Oppose. Unfortunately, this overlap is the norm not just on Wikipedia, but throughout mathematics and physics. Typically, when one says "connection in a vector bundle", one means what you would call a "linear connection". However, the term "linear connection" also often means what others would call an "affine connection"; that is, a connection in the tangent bundle. Now, obviously, one can define a connection in a fiber bundle in a fairly general way (an Ehresmann connection), and if that fiber bundle happens to be a vector bundle, then one obtains a general connection (what the Finsler people would call a nonlinear connection) in the bundle. But this article is about the former, more restricted notion of "connection in a vector bundle", rather than the latter more general one. I think that this focus is justified, since most mathematicians hearing the term "connection in a vector bundle" will automatically think of a linear connection. (Going even further, many mathematicians hearing the term "connection" will probably think of linear connections only.) In fact, even in the Finsler literature there is enough of an ambiguity in the use of the term "connection" to warrant the introduction of the standard term "nonlinear connection" to refer to the general case. For these reason, I am opposed to any mandate that the term "connection" must necessarily refer to the latter, more general case. However, I do think that an article about nonlinear connections is certainly warranted. Sławomir Biały (talk) 14:06, 28 March 2010 (UTC)[reply]

I agree that in this article as well as in the majority of connection-related articles the focus should be in linear connections. However I think it is misleading to have statements such as "If the fiber bundle is a vector bundle, then the notion of parallel transport is required to be linear.″ in the introduction. My main point was to clarify the distinction between connections and covariant differentiation, which might cause confusion to people who probably know Riemannian geometry and have stumbled into some more general definitions of connections. This group is probably the one which benefits the most from Wikipedia's connection-related pages. Keeping this in mind, in my opinion it is better to encourage a systematic style than to portray the typical way of communicating ideas between people more familiar with the subject matter. The latter have the ability to "read between the lines" and extrapolate all relevant implicit assumptions, but for newcomers this style of exposition can be quite frustrating. You are also correct that the ambiguity in this issue is not a fault in Wikipedia but an unfortunate path the history has taken in differential geometric literature. Still I think the optimal solution would be to have one page which explains how the term "connection" has been used in different contexts, and the rest of the connection-related pages should be written with some coherent naming convention. Lapasotka (talk) 01:30, 29 March 2010 (UTC)[reply]

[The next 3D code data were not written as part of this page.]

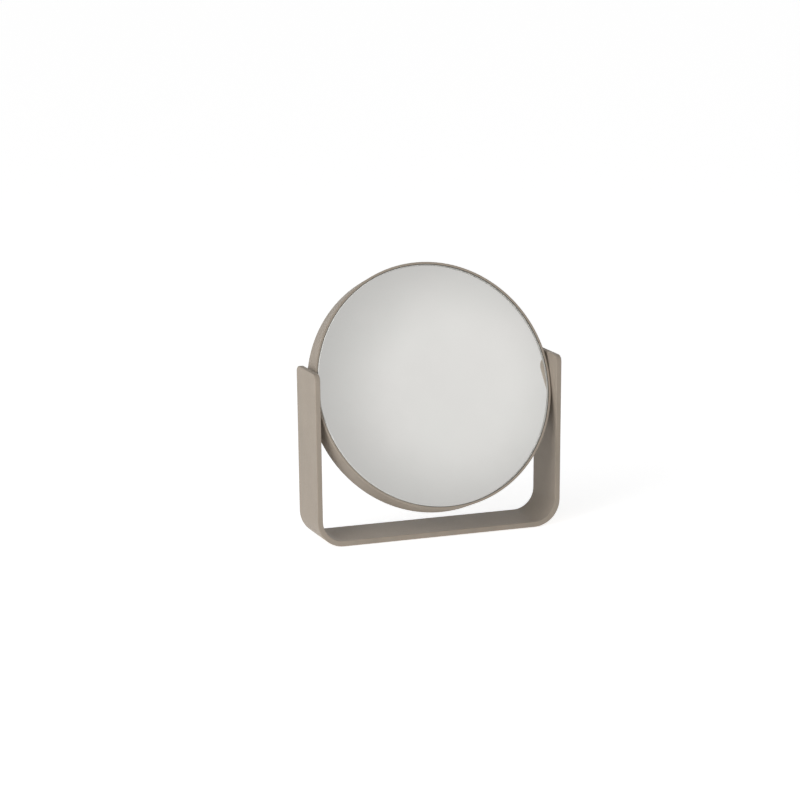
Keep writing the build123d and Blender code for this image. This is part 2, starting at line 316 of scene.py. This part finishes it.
def drill(piece, radius, ends, place):
    """Cuts a round hole along X between the two ends, at the height and depth of the place."""
    bit = add_cylinder(
        "drill", radius, ends[1] - ends[0], 64, ((ends[0] + ends[1]) / 2, place[1], place[2]),
        (0, math.pi / 2, 0),
    )
    apply_modifier(piece, "BOOLEAN", object=bit, operation="DIFFERENCE", solver="EXACT")
    bpy.data.objects.remove(bit)


def paint_faces(piece, material, wanted):
    """Adds a second material and gives it to the faces that pass the test."""
    piece.data.materials.append(material)
    index = len(piece.data.materials) - 1
    for face in piece.data.polygons:
        if wanted(face):
            face.material_index = index


# ---------------------------------------------------------------------------------------------
# Materials
# ---------------------------------------------------------------------------------------------
class Nodes:
    """Short way to write the node tree of a material or of the world."""

    def __init__(self, owner):
        owner.use_nodes = True
        self.tree = owner.node_tree
        self.tree.nodes.clear()

    def add(self, kind, inputs=None, **values):
        """Adds a node; an input is a plain value, or the socket that it is linked to."""
        node = self.tree.nodes.new(kind)
        for key, value in values.items():
            setattr(node, key, value)
        for key, value in (inputs or {}).items():
            if isinstance(value, bpy.types.NodeSocket):
                self.tree.links.new(value, node.inputs[key])
            else:
                node.inputs[key].default_value = value
        return node

    def math(self, operation, first, second=0.0):
        return self.add("ShaderNodeMath", {0: first, 1: second}, operation=operation).outputs[0]

    def dot(self, first, second):
        inputs = {0: first, 1: second}
        return self.add("ShaderNodeVectorMath", inputs, operation="DOT_PRODUCT").outputs["Value"]

    def spread(self, value, low, high, start=0.3, end=0.7, curve="LINEAR"):
        """Maps the range from start to end, at first that of a noise, to low to high."""
        inputs = {"Value": value, "From Min": start, "From Max": end, "To Min": low, "To Max": high}
        return self.add("ShaderNodeMapRange", inputs, interpolation_type=curve).outputs["Result"]


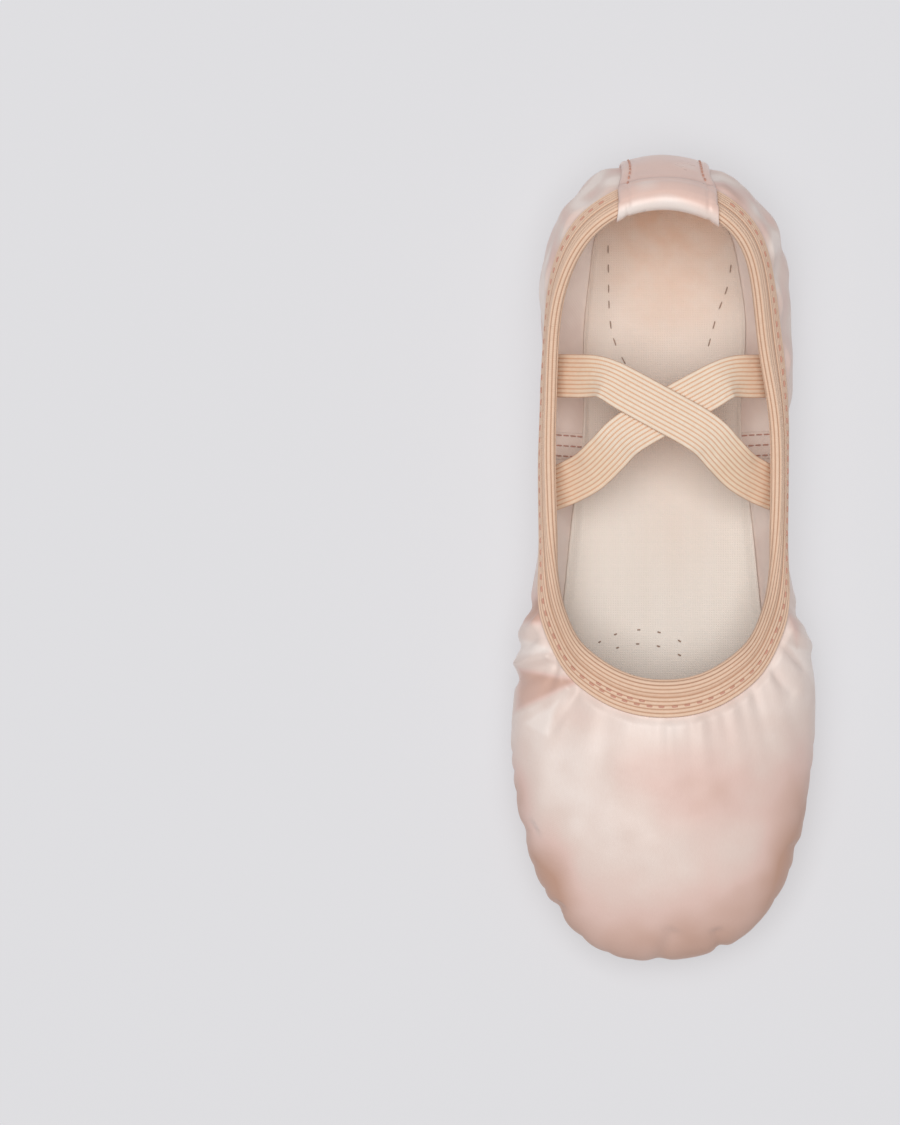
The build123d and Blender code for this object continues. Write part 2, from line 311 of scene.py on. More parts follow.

There is the connection (mathematics) that does cover various different kinds of connections, albeit emphasizing the linear case. I'm not sure I care much for the long example there, but presumably it serves some motivational purpose. The naming conventions seem as coherent as they can be reasonably expected to be in a general purpose reference. "Connection in a vector bundle" refers to linear connection, "principal connection" refers to an equivariant connection in a principal bundle, "Cartan connection" refers to an Ehresmann connection with soldering. The bare word "connection" means different things depending on the context, and I am chiefly opposed to an attempt to mandate that the term must refer to the most general possible thing. Each article should itself be responsible for building the context in which this word is meaningful. Thus a connection for the connection (principal bundle) can and should mean something very different from a connection for the connection (vector bundle) article. Also, the term "linear covariant derivative" seems to me something of a pleonasm: by far the vast majority of sources take linearity as part of the definition of covariant derivative. While there may be nonlinear versions of the covariant derivative in very special application areas, I believe these are best distinguished by prefacing them with "nonlinear", rather than insisting that every other covariant derivative must necessarily be called a "linear covariant derivative". Sławomir Biały (talk) 11:53, 29 March 2010 (UTC)[reply]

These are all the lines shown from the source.